> What you are asked to do: Retype the material that follows, keeping every word as it is.

> Material provided:
====================

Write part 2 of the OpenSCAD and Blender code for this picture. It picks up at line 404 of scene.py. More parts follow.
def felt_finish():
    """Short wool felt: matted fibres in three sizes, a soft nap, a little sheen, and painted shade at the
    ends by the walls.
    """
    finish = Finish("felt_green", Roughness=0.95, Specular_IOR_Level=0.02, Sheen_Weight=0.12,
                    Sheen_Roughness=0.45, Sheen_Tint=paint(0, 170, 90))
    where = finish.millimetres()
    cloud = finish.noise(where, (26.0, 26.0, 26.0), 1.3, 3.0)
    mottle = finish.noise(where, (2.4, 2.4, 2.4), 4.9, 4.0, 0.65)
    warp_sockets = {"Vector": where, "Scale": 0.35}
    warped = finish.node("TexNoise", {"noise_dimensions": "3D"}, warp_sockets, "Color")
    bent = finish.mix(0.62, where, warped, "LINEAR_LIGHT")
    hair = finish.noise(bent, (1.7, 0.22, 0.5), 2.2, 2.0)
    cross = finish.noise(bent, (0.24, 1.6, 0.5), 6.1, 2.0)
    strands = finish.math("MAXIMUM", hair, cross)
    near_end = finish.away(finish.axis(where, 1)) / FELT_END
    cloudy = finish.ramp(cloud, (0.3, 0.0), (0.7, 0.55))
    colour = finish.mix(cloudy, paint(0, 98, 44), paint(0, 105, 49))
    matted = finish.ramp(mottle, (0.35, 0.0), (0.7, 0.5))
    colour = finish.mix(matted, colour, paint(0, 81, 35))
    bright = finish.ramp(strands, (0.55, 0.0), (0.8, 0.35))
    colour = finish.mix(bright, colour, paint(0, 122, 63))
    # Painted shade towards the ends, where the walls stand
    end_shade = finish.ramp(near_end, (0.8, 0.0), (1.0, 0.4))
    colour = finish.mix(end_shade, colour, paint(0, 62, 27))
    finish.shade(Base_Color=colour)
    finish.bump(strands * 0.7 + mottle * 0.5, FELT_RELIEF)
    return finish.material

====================

> Full response:
Write part 2 of the OpenSCAD and Blender code for this picture. It picks up at line 404 of scene.py. More parts follow.
def felt_finish():
    """Short wool felt: matted fibres in three sizes, a soft nap, a little sheen, and painted shade at the
    ends by the walls.
    """
    finish = Finish("felt_green", Roughness=0.95, Specular_IOR_Level=0.02, Sheen_Weight=0.12,
                    Sheen_Roughness=0.45, Sheen_Tint=paint(0, 170, 90))
    where = finish.millimetres()
    cloud = finish.noise(where, (26.0, 26.0, 26.0), 1.3, 3.0)
    mottle = finish.noise(where, (2.4, 2.4, 2.4), 4.9, 4.0, 0.65)
    warp_sockets = {"Vector": where, "Scale": 0.35}
    warped = finish.node("TexNoise", {"noise_dimensions": "3D"}, warp_sockets, "Color")
    bent = finish.mix(0.62, where, warped, "LINEAR_LIGHT")
    hair = finish.noise(bent, (1.7, 0.22, 0.5), 2.2, 2.0)
    cross = finish.noise(bent, (0.24, 1.6, 0.5), 6.1, 2.0)
    strands = finish.math("MAXIMUM", hair, cross)
    near_end = finish.away(finish.axis(where, 1)) / FELT_END
    cloudy = finish.ramp(cloud, (0.3, 0.0), (0.7, 0.55))
    colour = finish.mix(cloudy, paint(0, 98, 44), paint(0, 105, 49))
    matted = finish.ramp(mottle, (0.35, 0.0), (0.7, 0.5))
    colour = finish.mix(matted, colour, paint(0, 81, 35))
    bright = finish.ramp(strands, (0.55, 0.0), (0.8, 0.35))
    colour = finish.mix(bright, colour, paint(0, 122, 63))
    # Painted shade towards the ends, where the walls stand
    end_shade = finish.ramp(near_end, (0.8, 0.0), (1.0, 0.4))
    colour = finish.mix(end_shade, colour, paint(0, 62, 27))
    finish.shade(Base_Color=colour)
    finish.bump(strands * 0.7 + mottle * 0.5, FELT_RELIEF)
    return finish.material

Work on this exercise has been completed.